The motherboard, as the name might suggest, can be thought of as the main component or part of a computer. It is also called the mobo, main board or circuit board of a computer. The motherboard is a large circuit board that all other important components connect to.
It is essentially the connector that allows different components of the computer to connect to each other and communicate. Without the motherboard, you wouldn’t have a computer. That is how important it is.
The motherboard more or less consists of the following things:
- Memory slots for RAM
- CPU Socket for a processor
- SATA Connectors for storage devices like SSDs or HDDs
- Input-Output ports for devices like keyboards, mice, flash drives, card readers, etc. For example: USB type A ports, USB type C ports, HDMI ports, headphone jacks, etc.
- Bus slots that GPUs and other components can be attached to
- The chipset are components in the motherboard that make up the Data Flow Management System. Chipsets are designed to work on a specific family of microprocessors. The chipset is important in deciding the performance of your machine. It does the essential job of controlling communications between the processor and other external devices.
Depending on your processor, they can either be the PCH (platform controller hub), if it’s an Intel based system, or just a chipset, which is AMD’s PCH equivalent.

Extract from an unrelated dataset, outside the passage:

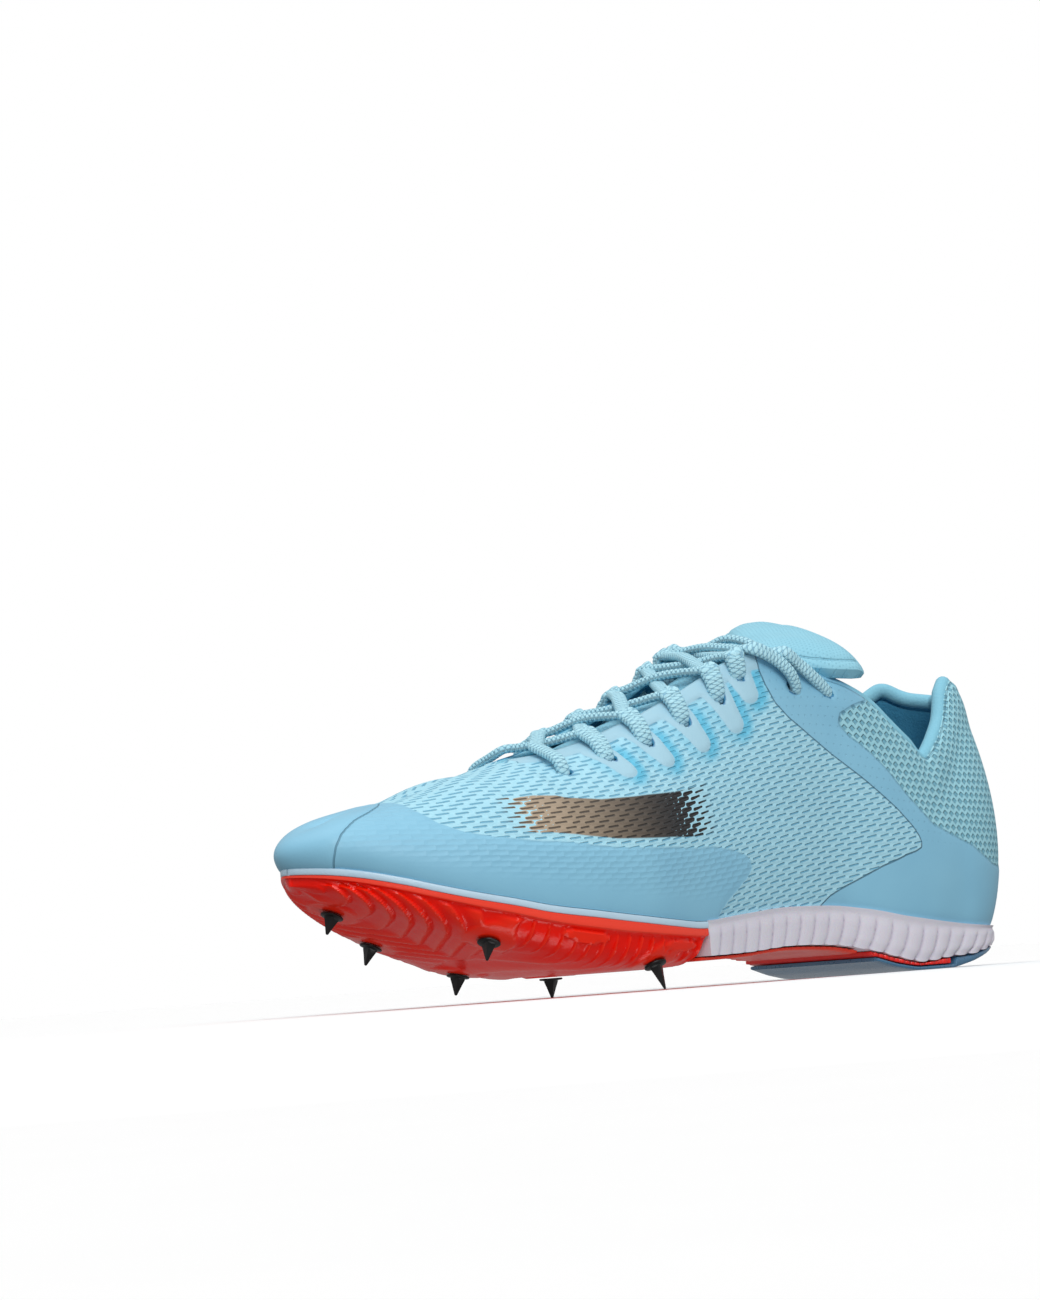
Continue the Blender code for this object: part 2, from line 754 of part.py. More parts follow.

- Integrated sound and/or video card
What Sizes Do Motherboards Come In?
Motherboards, or circuit boards, come in three main form factors, or sizes. The mini-ITX, the micro-ATX and the ATX. The ATX size is the most common amongst most PC gamers and users.
Fun Fact: The term form factor is used to describe the physical shape and size of a part of a computer.
The primary difference between these three motherboard sizes is, without a doubt, their size. With the ATX being the largest and the mini-ITX being the smallest of the lot. This size directly corresponds to their capabilities and use cases. Let’s take a look at the different characteristics of each size and what they mean for the user.
Size: 6.7 x 6.7 inches
- Small and compact form factor
- Has the potential to look really cool, with a minimalist aesthetic
- Ideal for someone who wants a portable gaming PC
- Usually has two RAM slots
- More expensive when compared to a micro-ATX
- Not ideal for super high performance, multi GPU setups nor overclocking.
- Usually only one PCIe lane
Size: 9.6 x 9.6 inches
- Medium to small form factor
- Doesn’t carry the same visual appeal as the other two
- Ideal for a semi-portable gaming PC
- The most inexpensive option among the other two form factors, leading to a better choice for gamers on a budget.
- While it can perform better than a Mini-ITX setup, it is still not ideal for multi GPU setups or extreme overclocking.
- Carries more RAM capacity than the Mini-ITX
Size: 12 x 9.6 inches
- Most commonly used motherboard size and the most convenient one.
- Can be bulky, isn’t portable and can only fit in larger, ATX rated cases.
- Has potential to look aesthetically pleasing
- Much higher RAM capacity than the other two.
- More expensive as well.
- More PCIe lanes when compared to the other two sizes.
- Better heat dissipation and management due to larger size.
- Ideal for high performance machines with multi GPU setups and extreme overclocking.
Also read: What Height Should a Gaming Desk Be?
How Does A Motherboard Affect Performance?
Now that we have some necessary info on motherboards and what they are, let’s get into the meat of the matter. How do motherboards affect the performance of a PC. Well in simple terms, they don’t, but the answer is more complicated than that.
You see, motherboards don’t really change or add to the specs of your PC. The three major components that do determine how your PC performs are its CPU, GPU and memory (both RAM and ROM).
That being said, it’s important to note that motherboards allow these and other components to “talk” to each other and function properly. The motherboard only affects performance when you overclock your PC.
How Do I Choose A Motherboard For Gaming?
Choosing a motherboard for gaming comes down to what you want from it.
When it comes to the size of the motherboard, if you want a small form factor PC with a minimalistic design and are willing to compromise on some slots and PCIe lanes, go for a Mini-ITX size. If you’re on a budget, then a Micro-ATX size motherboard is the option for you.
Finally, if you’re someone who wants a proper, full fledged gaming PC, you’re best with buying a decked out ATX size motherboard. For gamers who want more out of their motherboard, there’s something called an E-ATX size, (or an Extended ATX size), which at 12 x 13 inches, is even bigger than ATX.
Ports and Slots
This is something that gets better with the more money you put into it and really has no upper limit. As a safe measure, get a motherboard that has enough ports/slots for your CPU, GPU, Input/Output devices, flash drives, display, speaker outputs, etc.
All in all, it could be said that while the motherboard is an extremely important component of any PC, it does not affect your gaming performance directly.
There are three main motherboard sizes that you can choose from, including the Mini-ITX, Micro-ATX and ATX. Which one you choose depends on your budget, aesthetic preferences and whether or not you want to overclock your PC.
In conclusion, as long as the motherboard you have can support your CPU/GPU, has enough slots for memory, has an abundance of ports for all your connections, looks good and is the size you want, it’s all you really need!